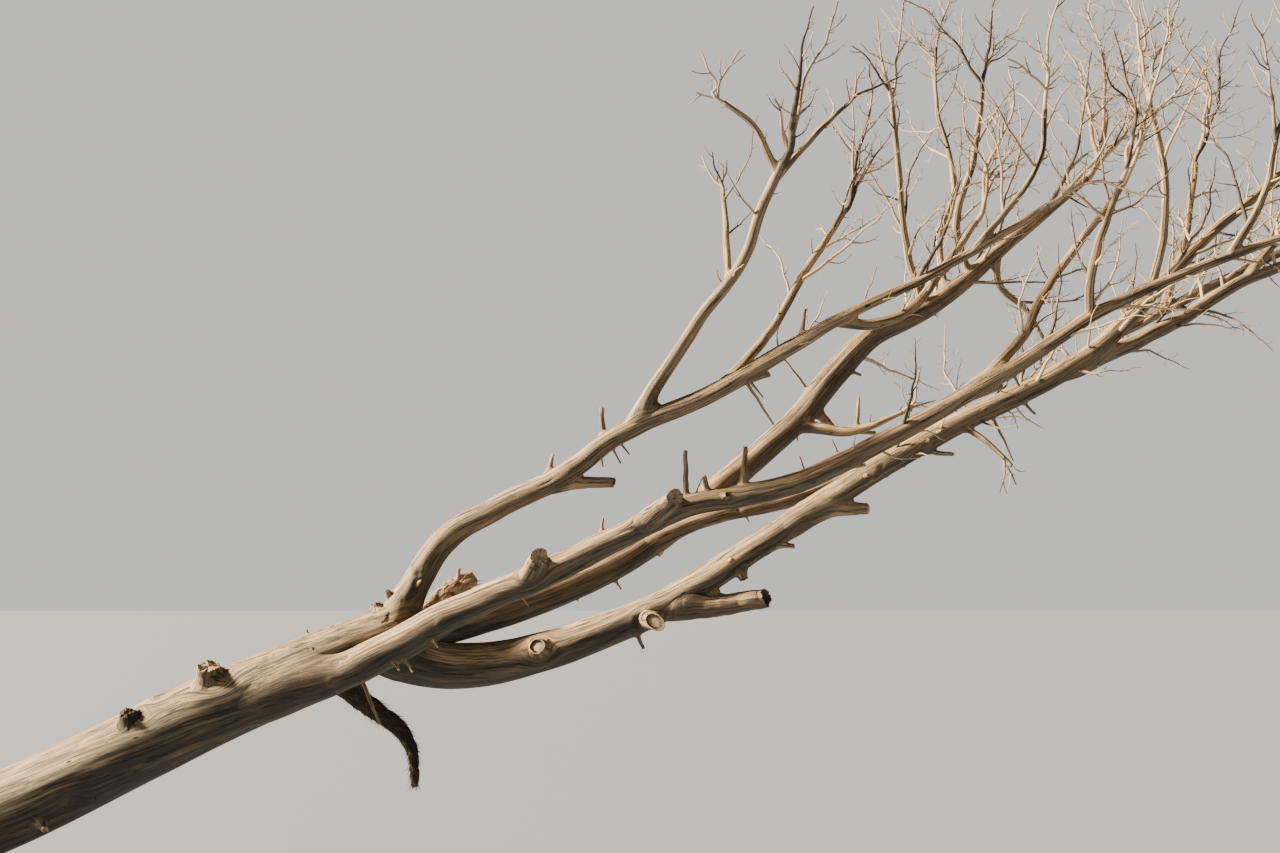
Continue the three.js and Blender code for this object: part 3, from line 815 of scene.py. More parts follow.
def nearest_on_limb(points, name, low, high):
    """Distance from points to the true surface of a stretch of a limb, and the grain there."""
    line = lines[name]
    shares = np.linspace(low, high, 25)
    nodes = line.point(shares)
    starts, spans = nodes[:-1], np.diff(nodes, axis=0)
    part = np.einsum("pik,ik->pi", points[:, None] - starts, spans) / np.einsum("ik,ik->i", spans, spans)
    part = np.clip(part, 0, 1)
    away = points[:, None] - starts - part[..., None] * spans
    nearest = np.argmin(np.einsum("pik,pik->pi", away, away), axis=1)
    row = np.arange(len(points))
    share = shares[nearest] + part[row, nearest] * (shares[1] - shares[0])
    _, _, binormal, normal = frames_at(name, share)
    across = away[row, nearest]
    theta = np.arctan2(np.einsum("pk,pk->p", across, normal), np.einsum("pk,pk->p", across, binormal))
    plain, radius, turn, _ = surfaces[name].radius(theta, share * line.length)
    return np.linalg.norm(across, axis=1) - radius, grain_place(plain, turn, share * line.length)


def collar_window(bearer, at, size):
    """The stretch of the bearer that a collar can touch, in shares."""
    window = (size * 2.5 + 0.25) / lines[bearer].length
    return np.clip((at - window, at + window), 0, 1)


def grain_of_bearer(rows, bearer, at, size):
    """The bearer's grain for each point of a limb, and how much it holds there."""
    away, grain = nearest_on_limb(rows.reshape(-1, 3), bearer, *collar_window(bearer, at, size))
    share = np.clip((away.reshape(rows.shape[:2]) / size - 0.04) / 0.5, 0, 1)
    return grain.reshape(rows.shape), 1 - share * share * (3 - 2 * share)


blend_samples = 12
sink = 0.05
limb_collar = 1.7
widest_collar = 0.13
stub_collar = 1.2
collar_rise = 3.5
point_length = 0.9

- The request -
Each line above that includes "from" counts once; state the total and nothing more.

- Solution below -
2